I'm a novice with regular expressions, I only want to be able to extract a number that is enclosed in the greater/less-than and bracket symbols, but I'm not sure how to go about it. I have to match numeric digits only, but I'm not sure what syntax is used for only searching within these symbols.
UPDATE:
Thank you all for you input, sorry for not being more specific, as I explained to kiamlaluno, I'm using VB.Net as the language for my application. I was wondering why some of the implementations were not working. In fact, the only one that did work was the one described by Matthew Flaschen. But that captures the symbols around the number as well as the number itself. I would like to only capture the number that is encased in the symbols and filter out the symbols themselves.
Use:
<\[(\d+)\]>
This is tested with ECMAScript regex.
It means:
\[ - literal [
( - open capturing group
\d - digit
+ - one or more
) - close capturing group
\] - literal ]
The overall functionality is to capture one or more digits surrounded by the given characters.

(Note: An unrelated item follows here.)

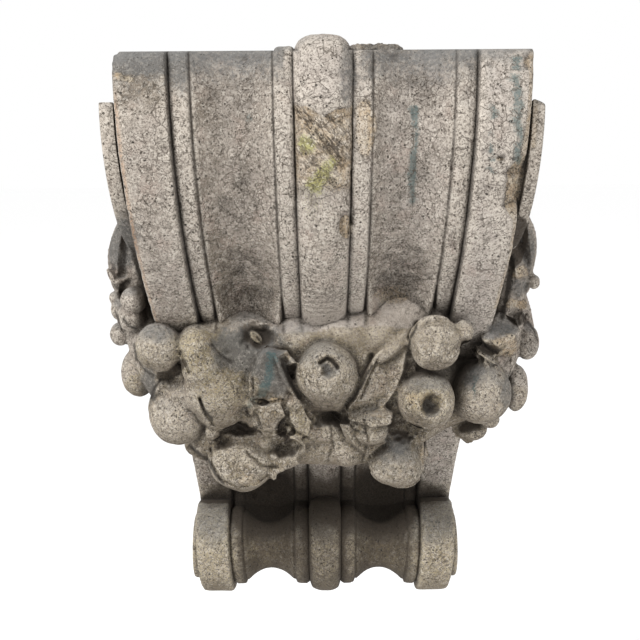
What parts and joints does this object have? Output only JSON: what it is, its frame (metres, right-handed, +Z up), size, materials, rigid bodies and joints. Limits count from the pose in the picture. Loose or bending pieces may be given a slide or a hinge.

Combine Mathews post with lookarounds http://www.regular-expressions.info/lookaround.html. This will exclude the prefix and suffix.
(?<=<\[)\d+(?=\]>)
I didn't test this regex but it should be very close to what you need. Double check at the link provided.
Hope this helps!
$subject = "<[1085674730]> hello foo1, how are you doing?";
preg_match('/<\[(\d+)\]>/', $subject, $matches);
$matches[1] will contain the number you are looking for.
Use:
/<\[([[:digit:]]+)\]>/
If your implementation doesn't support the handy [:digit:] syntax, then use this:
/<\[([\d]+)\]>/
And if your implementation doesn't support the handy \d syntax, then use this:
/<\[([0-9]+)\]>/